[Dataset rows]
-- Begin --

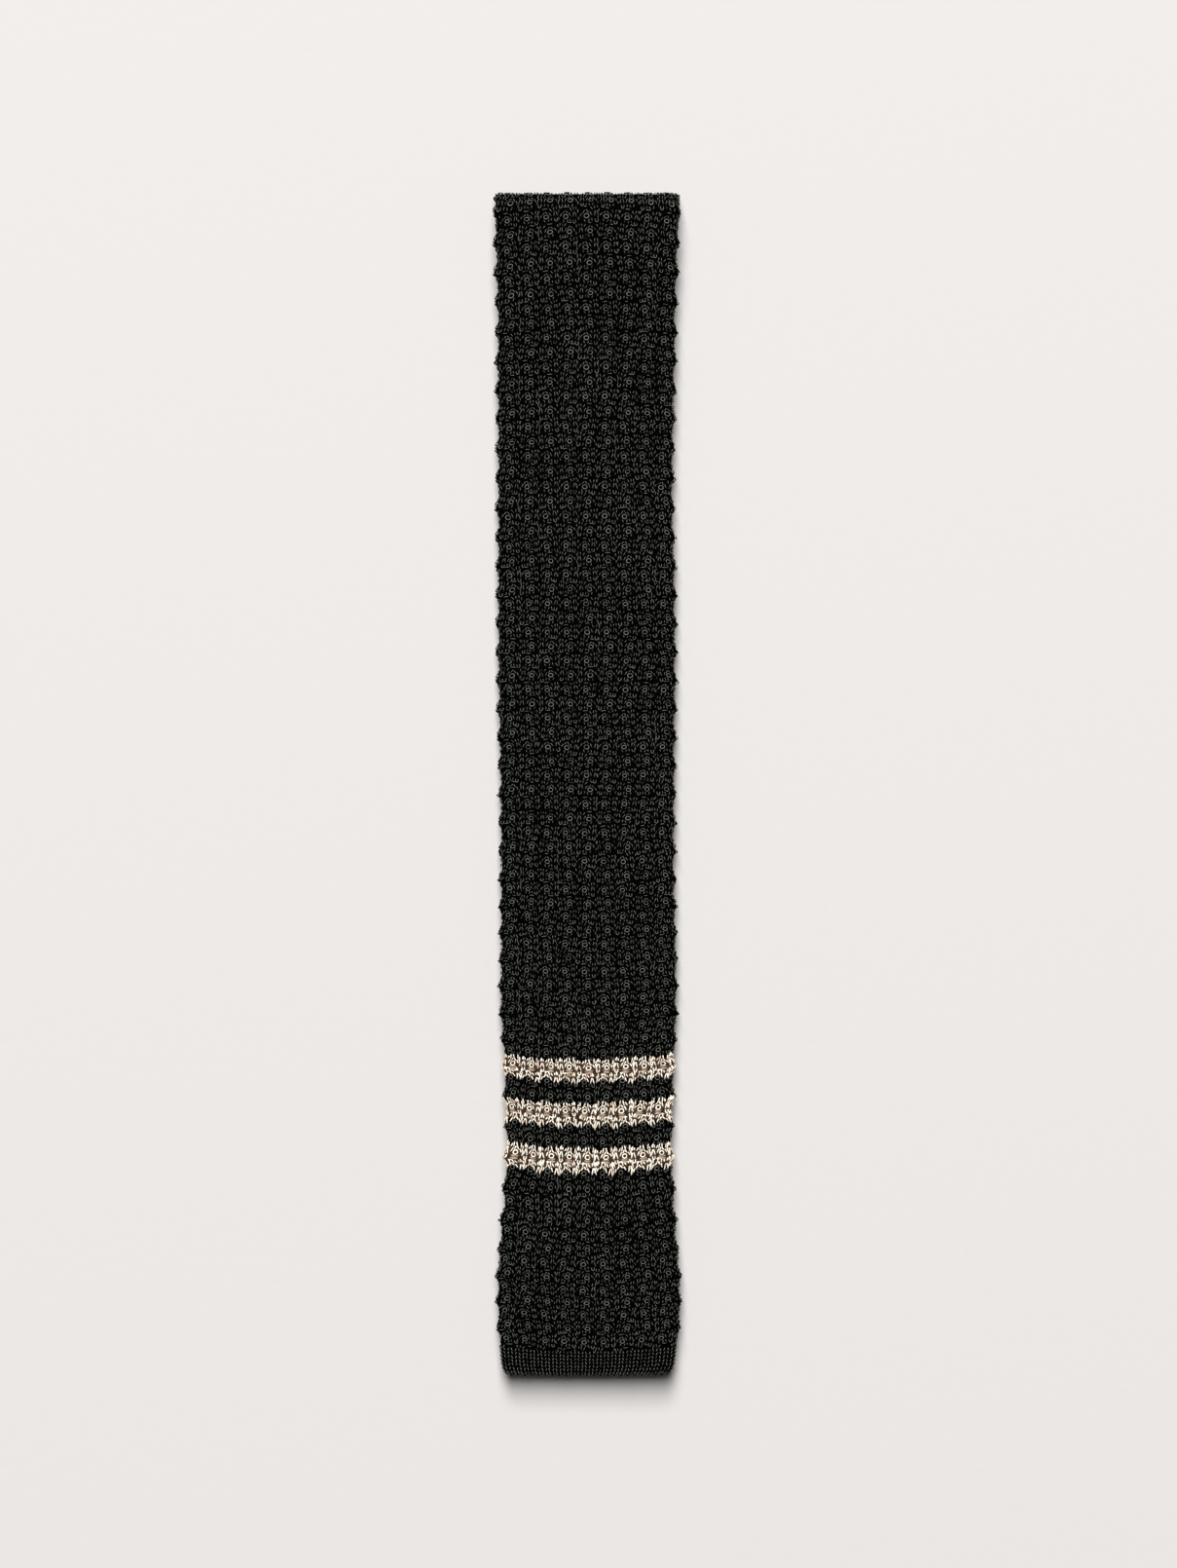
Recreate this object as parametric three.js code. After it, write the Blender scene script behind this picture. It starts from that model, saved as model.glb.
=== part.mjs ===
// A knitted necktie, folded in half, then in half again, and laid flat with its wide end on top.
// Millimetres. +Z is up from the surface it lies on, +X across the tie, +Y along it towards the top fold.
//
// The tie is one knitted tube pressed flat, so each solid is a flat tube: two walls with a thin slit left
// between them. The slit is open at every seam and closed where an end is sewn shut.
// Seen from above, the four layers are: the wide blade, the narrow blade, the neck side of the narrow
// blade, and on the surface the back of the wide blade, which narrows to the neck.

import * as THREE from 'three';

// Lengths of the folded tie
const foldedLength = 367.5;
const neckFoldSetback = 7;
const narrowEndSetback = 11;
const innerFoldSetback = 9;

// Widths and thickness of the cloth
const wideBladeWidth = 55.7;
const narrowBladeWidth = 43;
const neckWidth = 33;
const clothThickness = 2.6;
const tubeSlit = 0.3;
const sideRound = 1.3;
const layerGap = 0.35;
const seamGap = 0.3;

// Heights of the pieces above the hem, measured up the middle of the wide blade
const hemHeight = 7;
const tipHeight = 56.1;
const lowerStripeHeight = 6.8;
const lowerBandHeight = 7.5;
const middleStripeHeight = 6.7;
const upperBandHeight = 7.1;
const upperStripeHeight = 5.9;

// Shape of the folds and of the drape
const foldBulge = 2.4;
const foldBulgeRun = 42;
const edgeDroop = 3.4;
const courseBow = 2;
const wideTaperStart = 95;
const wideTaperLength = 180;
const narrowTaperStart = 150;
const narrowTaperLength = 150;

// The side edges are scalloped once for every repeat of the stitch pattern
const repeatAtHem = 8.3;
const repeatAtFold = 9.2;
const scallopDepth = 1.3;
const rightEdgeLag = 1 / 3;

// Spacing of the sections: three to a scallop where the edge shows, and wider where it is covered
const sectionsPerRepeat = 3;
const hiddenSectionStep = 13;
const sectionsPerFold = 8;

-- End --
-- Begin --

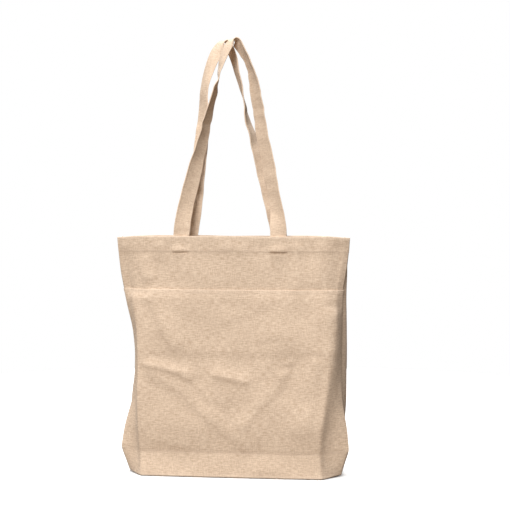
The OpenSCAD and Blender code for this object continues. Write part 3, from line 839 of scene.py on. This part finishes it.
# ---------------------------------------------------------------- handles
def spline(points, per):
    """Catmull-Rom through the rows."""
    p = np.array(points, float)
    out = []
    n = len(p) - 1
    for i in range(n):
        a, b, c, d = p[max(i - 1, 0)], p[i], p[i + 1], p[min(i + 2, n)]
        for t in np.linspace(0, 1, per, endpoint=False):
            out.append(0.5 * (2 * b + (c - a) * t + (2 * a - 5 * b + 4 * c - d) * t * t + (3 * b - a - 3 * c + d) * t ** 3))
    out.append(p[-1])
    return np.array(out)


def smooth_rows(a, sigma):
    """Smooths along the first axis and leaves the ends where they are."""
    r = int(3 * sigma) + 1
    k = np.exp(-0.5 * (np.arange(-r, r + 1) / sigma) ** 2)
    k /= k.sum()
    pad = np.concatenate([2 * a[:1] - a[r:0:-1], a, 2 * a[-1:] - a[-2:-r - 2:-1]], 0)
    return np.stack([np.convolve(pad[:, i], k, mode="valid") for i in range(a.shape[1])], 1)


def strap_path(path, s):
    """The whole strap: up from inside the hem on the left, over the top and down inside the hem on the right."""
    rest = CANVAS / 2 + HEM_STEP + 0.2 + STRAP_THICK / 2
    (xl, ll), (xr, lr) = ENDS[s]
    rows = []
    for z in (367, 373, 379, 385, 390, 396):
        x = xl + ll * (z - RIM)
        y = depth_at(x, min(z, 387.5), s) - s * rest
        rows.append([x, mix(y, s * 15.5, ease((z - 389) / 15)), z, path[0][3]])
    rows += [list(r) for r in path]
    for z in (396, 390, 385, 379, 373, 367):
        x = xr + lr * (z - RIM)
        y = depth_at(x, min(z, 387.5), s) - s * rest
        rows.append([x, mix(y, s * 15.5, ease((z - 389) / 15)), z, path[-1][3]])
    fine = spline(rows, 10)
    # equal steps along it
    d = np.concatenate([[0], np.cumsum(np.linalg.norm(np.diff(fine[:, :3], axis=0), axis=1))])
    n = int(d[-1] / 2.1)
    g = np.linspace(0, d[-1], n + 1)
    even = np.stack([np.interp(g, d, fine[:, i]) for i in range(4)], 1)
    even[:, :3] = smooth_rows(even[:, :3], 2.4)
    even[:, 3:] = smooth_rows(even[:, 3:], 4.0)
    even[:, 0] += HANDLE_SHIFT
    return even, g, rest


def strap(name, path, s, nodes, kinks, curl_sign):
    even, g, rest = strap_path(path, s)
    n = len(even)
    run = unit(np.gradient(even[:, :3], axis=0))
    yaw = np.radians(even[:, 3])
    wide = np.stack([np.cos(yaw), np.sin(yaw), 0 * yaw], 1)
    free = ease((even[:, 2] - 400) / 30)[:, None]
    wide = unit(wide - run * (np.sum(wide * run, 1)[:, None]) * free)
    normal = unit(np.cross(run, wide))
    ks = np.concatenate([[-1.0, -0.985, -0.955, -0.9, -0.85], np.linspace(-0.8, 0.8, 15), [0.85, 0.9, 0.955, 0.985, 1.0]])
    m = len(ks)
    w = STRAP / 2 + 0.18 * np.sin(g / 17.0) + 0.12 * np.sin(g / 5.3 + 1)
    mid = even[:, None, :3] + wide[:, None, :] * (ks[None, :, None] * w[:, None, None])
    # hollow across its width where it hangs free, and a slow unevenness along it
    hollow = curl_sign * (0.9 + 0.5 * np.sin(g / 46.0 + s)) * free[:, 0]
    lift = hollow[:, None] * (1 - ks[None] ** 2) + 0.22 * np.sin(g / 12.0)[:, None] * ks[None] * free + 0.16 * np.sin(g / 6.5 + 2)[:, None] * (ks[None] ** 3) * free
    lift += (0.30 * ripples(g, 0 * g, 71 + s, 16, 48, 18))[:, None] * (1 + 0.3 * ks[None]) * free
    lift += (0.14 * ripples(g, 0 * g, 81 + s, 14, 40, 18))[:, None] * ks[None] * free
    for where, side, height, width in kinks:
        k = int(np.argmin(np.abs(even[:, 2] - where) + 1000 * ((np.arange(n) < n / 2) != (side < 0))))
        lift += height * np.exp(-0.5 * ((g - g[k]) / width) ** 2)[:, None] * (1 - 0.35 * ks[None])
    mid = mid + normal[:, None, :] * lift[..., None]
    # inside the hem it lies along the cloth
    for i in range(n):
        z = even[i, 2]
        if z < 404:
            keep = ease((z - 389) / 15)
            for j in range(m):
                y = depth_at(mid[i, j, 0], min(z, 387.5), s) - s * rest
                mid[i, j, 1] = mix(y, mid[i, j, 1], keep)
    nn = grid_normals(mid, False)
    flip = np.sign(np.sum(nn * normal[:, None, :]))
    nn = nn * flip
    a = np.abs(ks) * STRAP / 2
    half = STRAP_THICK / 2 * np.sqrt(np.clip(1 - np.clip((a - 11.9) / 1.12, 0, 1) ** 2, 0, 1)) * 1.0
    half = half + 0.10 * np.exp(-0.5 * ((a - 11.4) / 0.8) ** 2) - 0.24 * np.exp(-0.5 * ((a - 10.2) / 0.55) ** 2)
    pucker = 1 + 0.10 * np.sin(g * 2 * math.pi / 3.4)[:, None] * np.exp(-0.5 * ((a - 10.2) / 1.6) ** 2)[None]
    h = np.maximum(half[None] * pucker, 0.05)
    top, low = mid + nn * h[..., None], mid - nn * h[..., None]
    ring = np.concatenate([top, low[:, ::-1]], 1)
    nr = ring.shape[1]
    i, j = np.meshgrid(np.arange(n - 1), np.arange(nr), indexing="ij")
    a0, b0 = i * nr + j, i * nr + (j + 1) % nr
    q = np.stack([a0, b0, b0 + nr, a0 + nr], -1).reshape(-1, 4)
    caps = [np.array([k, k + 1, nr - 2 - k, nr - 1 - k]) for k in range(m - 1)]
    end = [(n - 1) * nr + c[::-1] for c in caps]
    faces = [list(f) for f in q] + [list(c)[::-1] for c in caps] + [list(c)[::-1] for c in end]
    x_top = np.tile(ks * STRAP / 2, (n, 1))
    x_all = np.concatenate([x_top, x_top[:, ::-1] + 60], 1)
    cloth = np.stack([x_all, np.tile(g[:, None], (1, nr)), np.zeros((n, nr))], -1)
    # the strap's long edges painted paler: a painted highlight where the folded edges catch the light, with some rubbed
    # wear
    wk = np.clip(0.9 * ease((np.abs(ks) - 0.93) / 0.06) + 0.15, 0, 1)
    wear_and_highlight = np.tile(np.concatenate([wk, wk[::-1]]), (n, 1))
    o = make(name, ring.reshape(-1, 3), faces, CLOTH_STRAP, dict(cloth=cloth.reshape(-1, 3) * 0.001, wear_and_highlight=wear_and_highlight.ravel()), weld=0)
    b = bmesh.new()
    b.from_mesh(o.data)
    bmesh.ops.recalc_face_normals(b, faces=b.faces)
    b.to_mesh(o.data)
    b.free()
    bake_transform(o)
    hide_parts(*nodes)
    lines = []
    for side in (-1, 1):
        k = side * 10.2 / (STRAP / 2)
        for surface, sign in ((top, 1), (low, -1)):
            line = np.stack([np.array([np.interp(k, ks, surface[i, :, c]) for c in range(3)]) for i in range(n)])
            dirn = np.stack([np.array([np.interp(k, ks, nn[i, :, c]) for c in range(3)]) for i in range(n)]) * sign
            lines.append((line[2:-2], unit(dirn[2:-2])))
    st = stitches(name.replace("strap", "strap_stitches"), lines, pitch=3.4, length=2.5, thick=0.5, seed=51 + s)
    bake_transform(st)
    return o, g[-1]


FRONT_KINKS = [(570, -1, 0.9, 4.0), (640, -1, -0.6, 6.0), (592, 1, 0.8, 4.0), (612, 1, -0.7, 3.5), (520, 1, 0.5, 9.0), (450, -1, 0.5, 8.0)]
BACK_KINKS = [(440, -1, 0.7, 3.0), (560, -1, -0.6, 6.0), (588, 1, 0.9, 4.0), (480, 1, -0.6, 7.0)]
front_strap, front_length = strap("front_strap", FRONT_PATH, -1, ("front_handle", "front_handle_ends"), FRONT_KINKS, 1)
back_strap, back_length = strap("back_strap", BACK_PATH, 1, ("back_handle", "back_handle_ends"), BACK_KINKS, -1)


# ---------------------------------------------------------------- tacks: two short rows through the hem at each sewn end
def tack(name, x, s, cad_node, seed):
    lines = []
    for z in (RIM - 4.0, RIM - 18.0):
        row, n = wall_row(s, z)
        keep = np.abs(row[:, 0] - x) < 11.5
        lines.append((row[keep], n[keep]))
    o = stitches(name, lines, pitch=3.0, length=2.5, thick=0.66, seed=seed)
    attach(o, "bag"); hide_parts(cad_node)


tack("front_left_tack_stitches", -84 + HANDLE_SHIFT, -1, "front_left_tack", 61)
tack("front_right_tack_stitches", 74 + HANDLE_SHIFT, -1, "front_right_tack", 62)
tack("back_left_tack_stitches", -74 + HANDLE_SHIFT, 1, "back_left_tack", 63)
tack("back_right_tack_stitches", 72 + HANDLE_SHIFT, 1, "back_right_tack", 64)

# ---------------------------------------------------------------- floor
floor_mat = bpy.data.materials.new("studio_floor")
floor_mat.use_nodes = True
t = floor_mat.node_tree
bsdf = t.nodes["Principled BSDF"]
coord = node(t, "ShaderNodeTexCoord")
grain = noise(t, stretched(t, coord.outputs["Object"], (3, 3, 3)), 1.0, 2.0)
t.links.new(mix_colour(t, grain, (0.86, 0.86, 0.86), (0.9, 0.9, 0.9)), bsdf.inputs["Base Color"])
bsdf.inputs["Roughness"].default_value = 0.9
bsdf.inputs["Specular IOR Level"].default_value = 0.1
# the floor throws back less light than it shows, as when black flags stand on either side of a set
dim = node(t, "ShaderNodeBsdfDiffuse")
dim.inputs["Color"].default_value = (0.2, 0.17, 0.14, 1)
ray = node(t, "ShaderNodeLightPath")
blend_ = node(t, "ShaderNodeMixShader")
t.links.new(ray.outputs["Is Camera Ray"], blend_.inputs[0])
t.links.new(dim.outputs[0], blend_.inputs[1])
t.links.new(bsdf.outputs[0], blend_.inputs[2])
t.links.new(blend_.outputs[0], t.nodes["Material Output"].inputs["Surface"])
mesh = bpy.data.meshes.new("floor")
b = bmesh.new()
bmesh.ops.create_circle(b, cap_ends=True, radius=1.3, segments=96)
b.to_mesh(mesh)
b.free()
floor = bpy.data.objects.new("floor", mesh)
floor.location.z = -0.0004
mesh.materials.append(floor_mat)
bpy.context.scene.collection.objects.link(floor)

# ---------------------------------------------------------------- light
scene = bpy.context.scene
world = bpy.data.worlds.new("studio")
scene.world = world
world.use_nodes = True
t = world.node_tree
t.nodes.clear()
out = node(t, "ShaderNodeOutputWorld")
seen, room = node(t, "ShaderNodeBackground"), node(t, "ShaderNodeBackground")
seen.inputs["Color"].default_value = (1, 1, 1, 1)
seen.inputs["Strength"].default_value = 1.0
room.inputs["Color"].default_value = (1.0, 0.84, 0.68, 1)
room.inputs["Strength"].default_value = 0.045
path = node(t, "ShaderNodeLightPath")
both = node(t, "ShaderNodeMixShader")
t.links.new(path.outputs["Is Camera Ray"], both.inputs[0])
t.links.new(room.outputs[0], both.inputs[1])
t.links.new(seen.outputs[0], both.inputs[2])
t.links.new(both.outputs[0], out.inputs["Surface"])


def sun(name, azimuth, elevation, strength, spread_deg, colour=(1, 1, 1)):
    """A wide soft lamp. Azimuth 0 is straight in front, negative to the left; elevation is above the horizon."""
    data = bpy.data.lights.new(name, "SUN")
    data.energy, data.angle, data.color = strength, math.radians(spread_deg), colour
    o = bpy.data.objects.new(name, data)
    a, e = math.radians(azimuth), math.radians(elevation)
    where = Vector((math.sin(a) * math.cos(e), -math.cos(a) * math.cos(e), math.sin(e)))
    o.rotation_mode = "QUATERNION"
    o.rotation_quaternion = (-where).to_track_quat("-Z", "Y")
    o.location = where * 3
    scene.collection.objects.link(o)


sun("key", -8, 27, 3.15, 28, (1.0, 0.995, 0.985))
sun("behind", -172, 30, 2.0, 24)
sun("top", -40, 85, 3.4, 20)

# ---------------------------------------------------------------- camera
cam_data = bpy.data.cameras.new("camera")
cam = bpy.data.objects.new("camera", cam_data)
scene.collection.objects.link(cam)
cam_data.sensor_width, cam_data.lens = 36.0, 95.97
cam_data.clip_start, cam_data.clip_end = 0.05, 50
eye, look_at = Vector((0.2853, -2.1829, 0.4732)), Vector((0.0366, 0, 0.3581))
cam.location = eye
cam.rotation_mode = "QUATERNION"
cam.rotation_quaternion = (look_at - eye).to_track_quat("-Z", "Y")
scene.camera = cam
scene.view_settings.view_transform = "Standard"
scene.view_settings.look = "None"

-- End --
-- Begin --

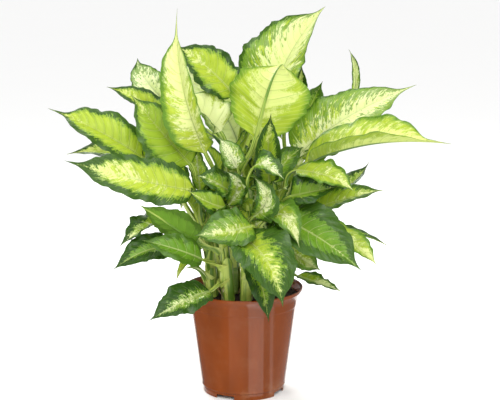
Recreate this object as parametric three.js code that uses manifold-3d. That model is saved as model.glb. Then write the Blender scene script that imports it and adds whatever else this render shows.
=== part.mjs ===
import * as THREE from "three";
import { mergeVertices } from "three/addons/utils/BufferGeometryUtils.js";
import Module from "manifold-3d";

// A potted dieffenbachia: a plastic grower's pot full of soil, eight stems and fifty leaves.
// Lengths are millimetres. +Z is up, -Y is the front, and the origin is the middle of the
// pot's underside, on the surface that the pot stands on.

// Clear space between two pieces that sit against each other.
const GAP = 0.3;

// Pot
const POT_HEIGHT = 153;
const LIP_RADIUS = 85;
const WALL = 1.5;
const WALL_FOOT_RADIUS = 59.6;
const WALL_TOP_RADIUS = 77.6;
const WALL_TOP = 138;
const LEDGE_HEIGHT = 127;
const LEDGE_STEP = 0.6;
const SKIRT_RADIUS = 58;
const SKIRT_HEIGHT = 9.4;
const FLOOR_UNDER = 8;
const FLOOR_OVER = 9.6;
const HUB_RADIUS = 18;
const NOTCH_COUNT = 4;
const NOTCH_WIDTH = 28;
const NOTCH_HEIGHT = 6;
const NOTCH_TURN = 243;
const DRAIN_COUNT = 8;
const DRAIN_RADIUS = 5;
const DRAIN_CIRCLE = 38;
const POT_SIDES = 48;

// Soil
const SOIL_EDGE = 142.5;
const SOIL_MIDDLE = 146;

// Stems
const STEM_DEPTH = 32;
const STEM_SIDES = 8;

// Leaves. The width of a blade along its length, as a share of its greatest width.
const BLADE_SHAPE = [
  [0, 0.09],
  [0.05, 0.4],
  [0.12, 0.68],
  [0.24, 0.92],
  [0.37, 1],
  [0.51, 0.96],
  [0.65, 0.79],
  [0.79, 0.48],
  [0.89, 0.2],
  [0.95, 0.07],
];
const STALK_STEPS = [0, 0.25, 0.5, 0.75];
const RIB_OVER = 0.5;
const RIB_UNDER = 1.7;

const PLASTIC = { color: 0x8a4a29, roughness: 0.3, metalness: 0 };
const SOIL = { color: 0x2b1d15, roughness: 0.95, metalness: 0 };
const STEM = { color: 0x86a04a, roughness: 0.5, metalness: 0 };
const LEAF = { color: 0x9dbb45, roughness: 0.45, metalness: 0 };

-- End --

Goal ::
Using the data above, reproduce exactly the lines from the line that contains "Recreate this object as parametric three.js code that" through the line that contains "const POT_SIDES = 48;", including both.

Final result ::
Recreate this object as parametric three.js code that uses manifold-3d. That model is saved as model.glb. Then write the Blender scene script that imports it and adds whatever else this render shows.
=== part.mjs ===
import * as THREE from "three";
import { mergeVertices } from "three/addons/utils/BufferGeometryUtils.js";
import Module from "manifold-3d";

// A potted dieffenbachia: a plastic grower's pot full of soil, eight stems and fifty leaves.
// Lengths are millimetres. +Z is up, -Y is the front, and the origin is the middle of the
// pot's underside, on the surface that the pot stands on.

// Clear space between two pieces that sit against each other.
const GAP = 0.3;

// Pot
const POT_HEIGHT = 153;
const LIP_RADIUS = 85;
const WALL = 1.5;
const WALL_FOOT_RADIUS = 59.6;
const WALL_TOP_RADIUS = 77.6;
const WALL_TOP = 138;
const LEDGE_HEIGHT = 127;
const LEDGE_STEP = 0.6;
const SKIRT_RADIUS = 58;
const SKIRT_HEIGHT = 9.4;
const FLOOR_UNDER = 8;
const FLOOR_OVER = 9.6;
const HUB_RADIUS = 18;
const NOTCH_COUNT = 4;
const NOTCH_WIDTH = 28;
const NOTCH_HEIGHT = 6;
const NOTCH_TURN = 243;
const DRAIN_COUNT = 8;
const DRAIN_RADIUS = 5;
const DRAIN_CIRCLE = 38;
const POT_SIDES = 48;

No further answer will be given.